Hey there, thanks for your note. I think that the answer here (as with all good questions) is "it depends".

I agree with you, Object Storage accels at making the storage interface super simple to use (POSIX is incredibly complex). However, that doesn't change the reality that nearly all software still reads and writes data from a local file system interface.

The specifics of whether or not using a translation layer will save you costs comes down a lot to what you're comparing it to. If you have an EBS volume that's 20% full, then I guarantee you that Regatta's storage costs will be cheaper than EBS, even if you don't ever tier to S3. It's just a cherry on top for workloads which may have unpredictable access patterns and don't want all of their data to be hot when not in use.

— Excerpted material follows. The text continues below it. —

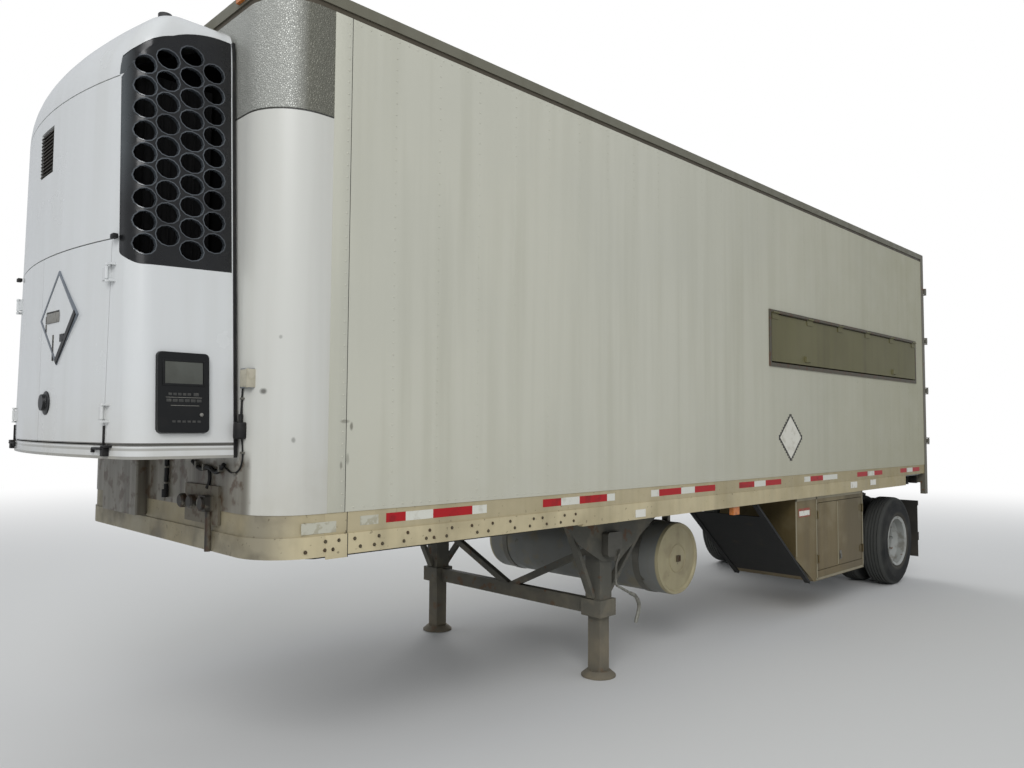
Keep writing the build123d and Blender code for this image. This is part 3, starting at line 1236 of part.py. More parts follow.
def unit_side(height):
    """The roadside face's own plane: first axis along Y, second up the leaning face."""
    share = (height - UNIT_BOTTOM) / (UNIT_TOP - UNIT_BOTTOM)
    half = UNIT_HALF_LOW + share * (UNIT_HALF_TOP - UNIT_HALF_LOW)
    outwards = Vector(1, 0, 0).rotate(Axis.Y, -unit_lean)
    return Plane(origin=(half, at(0), height), x_dir=(0, 1, 0), z_dir=outwards)


def grille_face(clearance, hand=1):
    """The grille's outline in side view, smaller by a clearance: straight sides under an arched top."""
    with BuildSketch(profile(hand * grille_inside)) as face:
        with BuildLine():
            Polyline((at(GRILLE_FRONT), GRILLE_SHOULDER), (at(GRILLE_FRONT), GRILLE_LOW),
                     (at(GRILLE_REAR), GRILLE_LOW + GRILLE_FOOT_RISE), (at(GRILLE_REAR), GRILLE_CROWN))
            ThreePointArc((at(GRILLE_REAR), GRILLE_CROWN), (at(GRILLE_ARCH[0]), GRILLE_ARCH[1]),
                          (at(GRILLE_FRONT), GRILLE_SHOULDER))
        make_face()
        foot = face.vertices().group_by(Axis.X)[0].sort_by(Axis.Y)[0]
        fillet(foot, GRILLE_FOOT_CORNER)
        if clearance:
            offset(amount=-clearance, kind=Kind.INTERSECTION)
    return face.sketch


# Cap over the unit, with the short exhaust stack
with BuildPart() as unit_cap:
    add(unit_shell)
    slab(unit_wide, unit_deep, (UNIT_CAP_SPLIT, UNIT_TOP), Mode.INTERSECT)
    for hand in (1, -1):
        extrude(grille_face(0, hand), amount=hand * UNIT_HALF_LOW, mode=Mode.SUBTRACT)
    with BuildSketch(plan(UNIT_TOP - 2 * UNIT_SKIN)):
        with Locations((UNIT_STACK_PLACE[0], at(UNIT_STACK_PLACE[1]))):
            Circle(UNIT_STACK_RADIUS)
    extrude(amount=UNIT_STACK_TOP - UNIT_TOP + 2 * UNIT_SKIN)
unit_cap.part.label = "unit_cap"
export_step(unit_cap.part, "parts/unit_cap.step")

# Upper front panel with a recessed vent
with BuildPart() as unit_front_panel:
    add(unit_shell)
    slab((-UNIT_DOOR_EDGE, UNIT_DOOR_EDGE), front_zone, (UNIT_SPLIT, UNIT_CAP_SPLIT - UNIT_SEAM),
         Mode.INTERSECT)
    slab(VENT_ACROSS, (-UNIT_DEPTH, VENT_DEPTH - UNIT_DEPTH), VENT_HEIGHTS, Mode.SUBTRACT)
unit_front_panel.part.label = "unit_front_panel"
export_step(unit_front_panel.part, "parts/unit_front_panel.step")

# Housing: sides, corners and skirt, open for the front panel, the doors and the grilles
door_face = UNIT_DEPTH - (UNIT_DEPTH - UNIT_EDGE_DEPTH) * (UNIT_DOOR_EDGE / UNIT_HALF_LOW) ** 2
unit_pin_station = -(door_face + UNIT_HINGE_OUT)
unit_ear_reach = UNIT_EAR + UNIT_EAR_GAP
with BuildPart() as unit_housing:
    add(unit_shell)
    slab(unit_wide, unit_deep, (UNIT_BOTTOM, UNIT_CAP_SPLIT), Mode.INTERSECT)
    slab((-UNIT_DOOR_EDGE, UNIT_DOOR_EDGE), front_zone, (UNIT_SKIRT_TOP, UNIT_CAP_SPLIT), Mode.SUBTRACT)
    for hand in (1, -1):
        extrude(grille_face(0, hand), amount=hand * UNIT_HALF_LOW, mode=Mode.SUBTRACT)
    with BuildPart(mode=Mode.PRIVATE) as skirt_seam:
        add(unit_groove)
        slab(unit_wide, unit_deep, (UNIT_SKIRT_TOP, UNIT_SKIRT_TOP + UNIT_SEAM), Mode.INTERSECT)
    add(skirt_seam.part, mode=Mode.SUBTRACT)
    extrude(unit_outline(UNIT_SKIN, UNIT_HALF_LOW - UNIT_SKIN, UNIT_BOTTOM), amount=UNIT_SKIN)
    for hand in (1, -1):
        pin_place = (hand * UNIT_DOOR_EDGE, at(unit_pin_station))
        for low in UNIT_KNUCKLE_PLACES:
            for ear_low in (low - unit_ear_reach, low + UNIT_KNUCKLE + UNIT_EAR_GAP):
                with BuildSketch(plan(ear_low)):
                    ground((hand * (UNIT_DOOR_EDGE + BELLY_EAR_GAP), unit_pin_station),
                           (hand * (UNIT_DOOR_EDGE + UNIT_EAR_ROOT), 3 * UNIT_HINGE_OUT - door_face))
                    with Locations(pin_place):
                        Circle(UNIT_BARREL)
                extrude(amount=UNIT_EAR)
            with BuildSketch(plan(low - unit_ear_reach)):
                with Locations(pin_place):
                    Circle(UNIT_PIN)
            extrude(amount=UNIT_KNUCKLE + 2 * unit_ear_reach)
unit_housing.part.label = "unit_housing"
export_step(unit_housing.part, "parts/unit_housing.step")

# Front doors of the unit, hinged at the corners, with a round knob beside the centre seam
for word, hand in (("left", 1), ("right", -1)):
    with BuildPart() as unit_door:
        add(unit_shell)
        slab((hand * UNIT_SEAM / 2, hand * (UNIT_DOOR_EDGE - UNIT_SEAM)), front_zone,
             (UNIT_SKIRT_TOP + UNIT_SEAM, UNIT_SPLIT - UNIT_SEAM), Mode.INTERSECT)
        for low in UNIT_KNUCKLE_PLACES:
            with BuildSketch(plan(low)):
                ground((hand * (UNIT_DOOR_EDGE - UNIT_LEAF), 2 * UNIT_HINGE_OUT - door_face),
                       (hand * UNIT_DOOR_EDGE, unit_pin_station + BELLY_EAR_GAP))
                with Locations((hand * UNIT_DOOR_EDGE, at(unit_pin_station))):
                    Circle(UNIT_BARREL)
                    Circle(UNIT_PIN + PIN_CLEARANCE, mode=Mode.SUBTRACT)
            extrude(amount=UNIT_KNUCKLE)
        if hand == 1:
            with BuildSketch(section(UNIT_PIN - UNIT_DEPTH)):
                with Locations(UNIT_KNOB_PLACE):
                    Circle(UNIT_KNOB)
            extrude(amount=UNIT_KNOB_OUT + UNIT_PIN, taper=15)
    unit_door.part.label = f"unit_{word}_door"
    export_step(unit_door.part, f"parts/unit_{word}_door.step")

# Honeycomb grilles that follow the unit's leaning sides round its front corners
with BuildPart() as unit_left_grille:
    add(unit_shell)
    extrude(grille_face(GRILLE_CLEARANCE), amount=UNIT_HALF_LOW, mode=Mode.INTERSECT)
    turns = [number * 2 * pi / GRILLE_HOLE_SIDES for number in range(GRILLE_HOLE_SIDES)]
    with BuildSketch(profile(grille_inside)):
        for column, (station, reach, rows) in enumerate(GRILLE_COLUMNS):
            hole_points = [(reach * cos(turn), GRILLE_HOLE_RISE * sin(turn)) for turn in turns]
            stagger = GRILLE_ROW_PITCH / 2 * (column % 2)
            for row in range(rows):
                with Locations((at(station), GRILLE_ROW_FIRST + stagger + row * GRILLE_ROW_PITCH)):
                    Polygon(*hole_points, align=None)
    extrude(amount=UNIT_HALF_LOW, mode=Mode.SUBTRACT)
unit_left_grille.part.label = "unit_left_grille"
export_step(unit_left_grille.part, "parts/unit_left_grille.step")

with BuildPart() as unit_right_grille:
    add(unit_left_grille.part.mirror(Plane.YZ))
unit_right_grille.part.label = "unit_right_grille"
export_step(unit_right_grille.part, "parts/unit_right_grille.step")

# Control panel on the roadside lower panel
with BuildPart() as control_panel:
    with BuildSketch(unit_side(PANEL_HEIGHTS[0])) as panel_sketch:
        area((PANEL_STATIONS[0], 0), (PANEL_STATIONS[1], PANEL_HEIGHTS[1] - PANEL_HEIGHTS[0]))
        fillet(panel_sketch.vertices(), PANEL_CORNER)
    extrude(amount=PANEL_DEPTH, taper=PANEL_TAPER)
control_panel.part.label = "control_panel"
export_step(control_panel.part, "parts/control_panel.step")

# Engine and compressor as one plain block on the unit's base
with BuildPart() as unit_block:
    slab((-ENGINE_HALF, ENGINE_HALF), ENGINE_STATIONS, (UNIT_BOTTOM + UNIT_SKIN, ENGINE_TOP))
unit_block.part.label = "unit_block"
export_step(unit_block.part, "parts/unit_block.step")

# Evaporator inside the load space, its lower rear edge cut back
evaporator_rear = FRONT_WALL + EVAPORATOR_DEPTH
with BuildPart() as evaporator:
    with BuildSketch(profile(-EVAPORATOR_HALF)):
        with BuildLine():
            Polyline((at(FRONT_WALL), EVAPORATOR_HEIGHTS[0]),
                     (at(evaporator_rear - EVAPORATOR_CUT[0]), EVAPORATOR_HEIGHTS[0]),
                     (at(evaporator_rear), EVAPORATOR_HEIGHTS[0] + EVAPORATOR_CUT[1]),
                     (at(evaporator_rear), EVAPORATOR_HEIGHTS[1]), (at(FRONT_WALL), EVAPORATOR_HEIGHTS[1]),
                     close=True)
        make_face()
    extrude(amount=2 * EVAPORATOR_HALF)
evaporator.part.label = "evaporator"
export_step(evaporator.part, "parts/evaporator.step")

# Air and electrical connections on a plate below the unit, with the conduit that runs down from it
with BuildPart() as gladhand_plate:
    slab(COUPLING_ACROSS, (-COUPLING_PLATE, 0), COUPLING_HEIGHTS)
    for across in GLADHAND_PLACES:
        gladhand_foot = (across, at(-COUPLING_PLATE), GLADHAND_HEIGHT)
        with BuildSketch(Plane(origin=gladhand_foot, x_dir=(0, -1, 0), z_dir=(1, 0, 0))):
            with BuildLine():
                Polyline((0, 0), *GLADHAND_PROFILE, (GLADHAND_PROFILE[-1][0], 0), close=True)
            make_face()
        revolve(axis=Axis(gladhand_foot, (0, 1, 0)))
    with BuildSketch(section(-COUPLING_PLATE)):
        with Locations((SOCKET_PLACE, GLADHAND_HEIGHT)):
            RectangleRounded(SOCKET_SIZE, SOCKET_SIZE, CABINET_CORNER)
    extrude(amount=SOCKET_DEPTH)
    with BuildSketch(section(-COUPLING_PLATE - SOCKET_DEPTH)):
        with Locations((SOCKET_PLACE, GLADHAND_HEIGHT)):
            Circle(SOCKET_CAP)
    extrude(amount=COUPLING_PLATE)
    with BuildSketch(plan(CONDUIT_LOW)):
        with Locations((SOCKET_PLACE, at(-COUPLING_PLATE - CONDUIT_RADIUS / 2))):
            Circle(CONDUIT_RADIUS)
    extrude(amount=GLADHAND_HEIGHT - CONDUIT_LOW)
gladhand_plate.part.label = "gladhand_plate"
export_step(gladhand_plate.part, "parts/gladhand_plate.step")

# Shallow cabinet on the front wall beside the connections
with BuildPart() as front_cabinet:
    slab(CABINET_ACROSS, (-CABINET_DEPTH, 0), CABINET_HEIGHTS)
    front_edges = front_cabinet.edges().filter_by(Axis.Z).group_by(Axis.Y)[0]
    fillet(front_edges, CABINET_CORNER)
front_cabinet.part.label = "front_cabinet"
export_step(front_cabinet.part, "parts/front_cabinet.step")

# Lamps: amber at the front and along the sides, red at the rear
with BuildPart() as amber_lamps:
    for hand in (1, -1):
        lamp_outside = HALF - SIDE_LAMP_INSET
        slab((hand * (lamp_outside - SIDE_LAMP_WIDTH), hand * lamp_outside),
             (SIDE_LAMP_STATION - LAMP_LENGTH / 2, SIDE_LAMP_STATION + LAMP_LENGTH / 2),
             (RAIL_BOTTOM - SIDE_LAMP_DROP, RAIL_BOTTOM))
        front_low = BODY_TOP - LAMP_HEIGHT - UNIT_EAR
        slab((hand * FRONT_LAMP - LAMP_LENGTH / 2, hand * FRONT_LAMP + LAMP_LENGTH / 2),
             (-PANEL_INSET - LAMP_DEPTH, -PANEL_INSET), (front_low, front_low + LAMP_HEIGHT))
amber_lamps.part.label = "amber_lamps"
export_step(amber_lamps.part, "parts/amber_lamps.step")

with BuildPart() as red_lamps:
    for across in REAR_LAMPS:
        rear_low = BODY_TOP - LAMP_HEIGHT - 2 * UNIT_EAR
        slab((across - LAMP_LENGTH / 2, across + LAMP_LENGTH / 2), (BODY_LENGTH, BODY_LENGTH + LAMP_DEPTH),
             (rear_low, rear_low + LAMP_HEIGHT))
    for hand in (1, -1):
        for across in TAIL_LAMPS:
            with BuildSketch(section(BODY_LENGTH)):
                with Locations((hand * across, TAIL_LAMP_HEIGHT)):
                    Circle(TAIL_LAMP_RADIUS)
            extrude(amount=-LAMP_DEPTH)
red_lamps.part.label = "red_lamps"
export_step(red_lamps.part, "parts/red_lamps.step")
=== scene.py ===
# %% [markdown]
# # A refrigerated semi trailer on its landing gear
# The CAD model gives the size, the joints and all main solids. This lesson dresses it: finishes for every
# CAD node, then the rivets, bolts, tape, seams, the cap and grille rims of the cooling unit, and the tyres.
# It starts with the frame, which holds every CAD node in metres: +X is the roadside, +Y the rear, +Z up.

import json
from math import asin, atan2, cos, hypot, pi, radians, sin, sqrt

import bpy
from mathutils import Matrix, Vector


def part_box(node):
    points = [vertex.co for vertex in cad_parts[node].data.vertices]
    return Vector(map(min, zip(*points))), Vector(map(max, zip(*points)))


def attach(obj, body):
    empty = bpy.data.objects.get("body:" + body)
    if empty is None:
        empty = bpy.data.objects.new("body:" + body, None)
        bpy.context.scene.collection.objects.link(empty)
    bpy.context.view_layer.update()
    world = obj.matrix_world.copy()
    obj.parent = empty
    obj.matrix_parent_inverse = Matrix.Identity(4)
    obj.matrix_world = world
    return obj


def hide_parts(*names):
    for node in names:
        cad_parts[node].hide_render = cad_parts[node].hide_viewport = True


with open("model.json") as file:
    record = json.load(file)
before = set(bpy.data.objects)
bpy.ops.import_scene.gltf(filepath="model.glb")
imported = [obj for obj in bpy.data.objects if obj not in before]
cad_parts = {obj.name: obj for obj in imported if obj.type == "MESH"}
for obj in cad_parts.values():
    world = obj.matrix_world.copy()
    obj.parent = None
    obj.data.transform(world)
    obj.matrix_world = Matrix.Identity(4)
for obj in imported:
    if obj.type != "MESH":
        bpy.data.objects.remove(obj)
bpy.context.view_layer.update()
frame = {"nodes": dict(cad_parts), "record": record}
nodes = frame["nodes"]

# %% [markdown]
# ## Places that everything else is measured from
# A trailer is measured in stations, metres from the front wall's outer face towards the rear. Writing
# places as stations keeps each number readable on the real object, so one small function turns them into Y.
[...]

huntaub · 2024-11-19T03:36:06 1731987366

Thanks for your note! We're really hopeful that our "local-like performance" is part of the story that distinguishes us from other file system solutions. I envision a world where people don't have to overprovision block storage volumes, and can just use this instead -- with the ability to easiy grab their data from S3.

huntaub · 2024-11-19T03:35:02 1731987302

Thank you! We have docs at https://docs.regattastorage.com. There is an architecture page which might answer your questions. If you have deeper questions, feel free to ask in the thread or shoot me an email at hleath [at] regattastorage.com.

huntaub · 2024-11-19T03:34:29 1731987269

Yes! I don't know of any reason why that wouldn't work. I've worked with lots of customers who need simple, low-cost storage for database backups.

huntaub · 2024-11-19T03:32:58 1731987178

Thanks for the note, great to hear from you! I think that what Clickhouse does is great, and I expect that more applications want to take advantage of the low prices of S3 cold storage without needing to build their own application-level abstractions. I'm hopeful that this allows more of these next-generation serverless data products to exist.